En hij zal ook kunnen onderzoeken, wanneer het de mens ernst is de waarheid
te verkrijgen en wanneer hij Mij zelf om bijstand vraagt.
Vrij denken en willen is bepalend voor het resultaat van het leven op
aarde van een mens, want Ik waardeer alleen datgene, wat de vrije wil
tot stand bracht, terwijl voor mijn ogen datgene zonder waarde is, wat
alleen als plicht of vervulling van een gebod onder dwang werd gedaan.

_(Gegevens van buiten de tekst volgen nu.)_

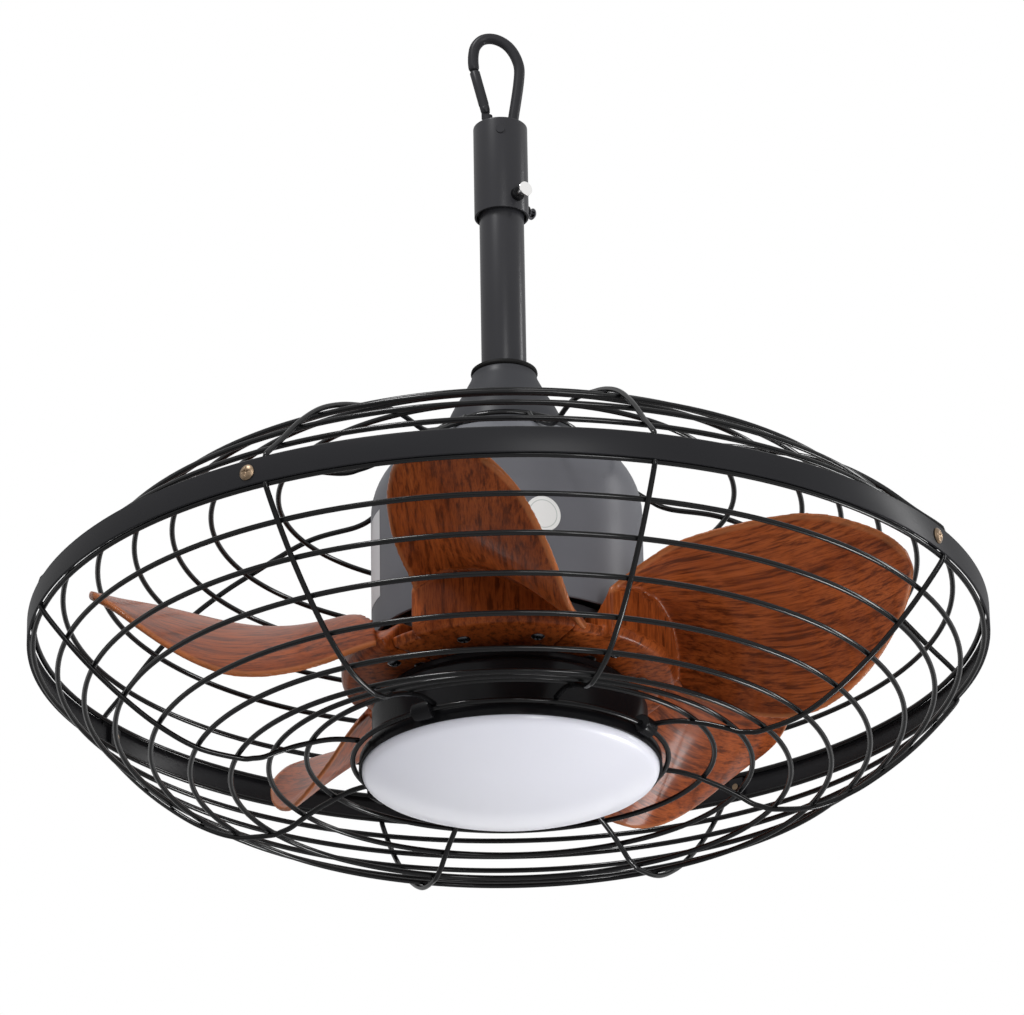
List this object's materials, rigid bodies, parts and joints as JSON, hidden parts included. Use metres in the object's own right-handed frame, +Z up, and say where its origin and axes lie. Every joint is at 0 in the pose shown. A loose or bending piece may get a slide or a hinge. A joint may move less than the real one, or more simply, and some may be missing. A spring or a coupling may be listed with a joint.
{
  "type": "caged outdoor ceiling fan",
  "caption": "Hanging fan with wood-look blades that spin inside a black wire cage, an opal lamp below, and a short downrod on a gated snap hook.",
  "frame": {"origin": "inside of the hook at its top, on the axis of the downrod, where it hangs from its ring", "axes": "+Z up along the downrod; the hook lies in the XZ plane and its gate is on the -X side; -Y faces the viewer of the picture"},
  "size_m": [0.5302, 0.5302, 0.4805],
  "materials": {
    "black_metal": "satin",
    "blade_wood": "satin",
    "bare_steel": "satin",
    "bright_steel": "polished",
    "bronze_screw": "satin",
    "black_rubber": "matte",
    "magnet": "matte",
    "core_steel": "satin",
    "copper": "satin",
    "board_white": "satin",
    "opal_lens": "satin",
    "black_plastic": "satin"
  },
  "bodies": {
    "hook": {"snap_hook": "black_metal", "gate_pin": "bare_steel"},
    "gate": {"hook_gate": "black_metal"},
    "fan": {"band_screws": "bronze_screw", "band_tabs": "black_metal", "bell_cover": "black_metal", "cage_band": "black_metal", "collar_ring": "black_rubber", "crown_plate": "black_metal", "crown_ring": "black_metal", "downrod": "black_metal", "hanger_sleeve": "black_metal", "hook_pin": "bare_steel", "lamp_housing": "black_plastic", "lamp_nut": "bare_steel", "lamp_ring": "black_metal", "led_board": "board_white", "lens": "opal_lens", "lower_ribs": "black_metal", "lower_ring_1": "black_metal", "lower_ring_2": "black_metal", "lower_ring_3": "black_metal", "lower_ring_4": "black_metal", "lower_ring_5": "black_metal", "lower_ring_6": "black_metal", "lower_ring_7": "black_metal", "lower_ring_8": "black_metal", "lower_ring_9": "black_metal", "motor_cover": "black_metal", "ring_clips": "black_plastic", "shaft": "bare_steel", "sleeve_bolt": "bright_steel", "sleeve_screw": "bright_steel", "stator_coils": "copper", "stator_core": "core_steel", "upper_ribs": "black_metal", "upper_ring_1": "black_metal", "upper_ring_2": "black_metal", "upper_ring_3": "black_metal", "upper_ring_4": "black_metal", "upper_ring_5": "black_metal", "upper_ring_6": "black_metal", "upper_ring_7": "black_metal", "yoke": "black_metal", "yoke_pin": "bare_steel"},
    "rotor": {"bearings": "bare_steel", "blade_1": "blade_wood", "blade_2": "blade_wood", "blade_3": "blade_wood", "blade_4": "blade_wood", "blade_5": "blade_wood", "blade_hub": "bare_steel", "blade_screws": "black_metal", "magnets": "magnet", "rotor_shell": "bare_steel"}
  },
  "joints": [
    {"name": "fan_swing", "type": "hinge", "parent": "hook", "child": "fan", "pos_m": [0, 0, -0.0619], "axis": [0, 1, 0], "range_deg": [-12, 12]},
    {"name": "rotor_spin", "type": "hinge", "parent": "fan", "child": "rotor", "pos_m": [0, 0, -0.3729], "axis": [0, 0, 1], "continuous": true},
    {"name": "gate_swing", "type": "hinge", "parent": "hook", "child": "gate", "pos_m": [-0.0084, 0, -0.0415], "axis": [0, 1, 0], "range_deg": [0, 38], "stiffness_Nm_per_rad": 0.01, "springref_deg": -17.19}
  ]
}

En wie eenmaal zijn best doet een leven in liefde te leiden, zal het ook
helder en duidelijk inzien, dat de liefde alleen doorslaggevend is, dat
de mens in de waarheid verkeert. Hij zal het inzien, dat dan ook alle
geboden ongegrond zijn, omdat een liefdevol mens dan vanzelf doet wat mijn wil is. Hij zal ook weten, dat ieder mens zelf na innerlijke strijd
moet komen tot het kunnen uitspreken van een vrije wilsbeslissing. Want
de liefde is de enige band met Mij - Ik, die zelf de Liefde ben - en zodra
hij nu met Mij samen zijn levensweg gaat, omdat hij in de liefde leeft,
zal ook zijn wil steeds zo zijn gericht, dat hij geen menselijke geboden
meer nodig heeft. Van Mij uit bent u te allen tijde vrij, maar mijn tegenstander
probeert u door dwang voor zich te winnen. En daar hij zelf geen dwang
op u kan uitoefenen, tracht hij het door van hem afhankelijke mensen te
bereiken. Wijs daarom elke dwang af, want het is steeds een teken van
het werkzaam zijn van diegene, die probeert u in het verderf te storten.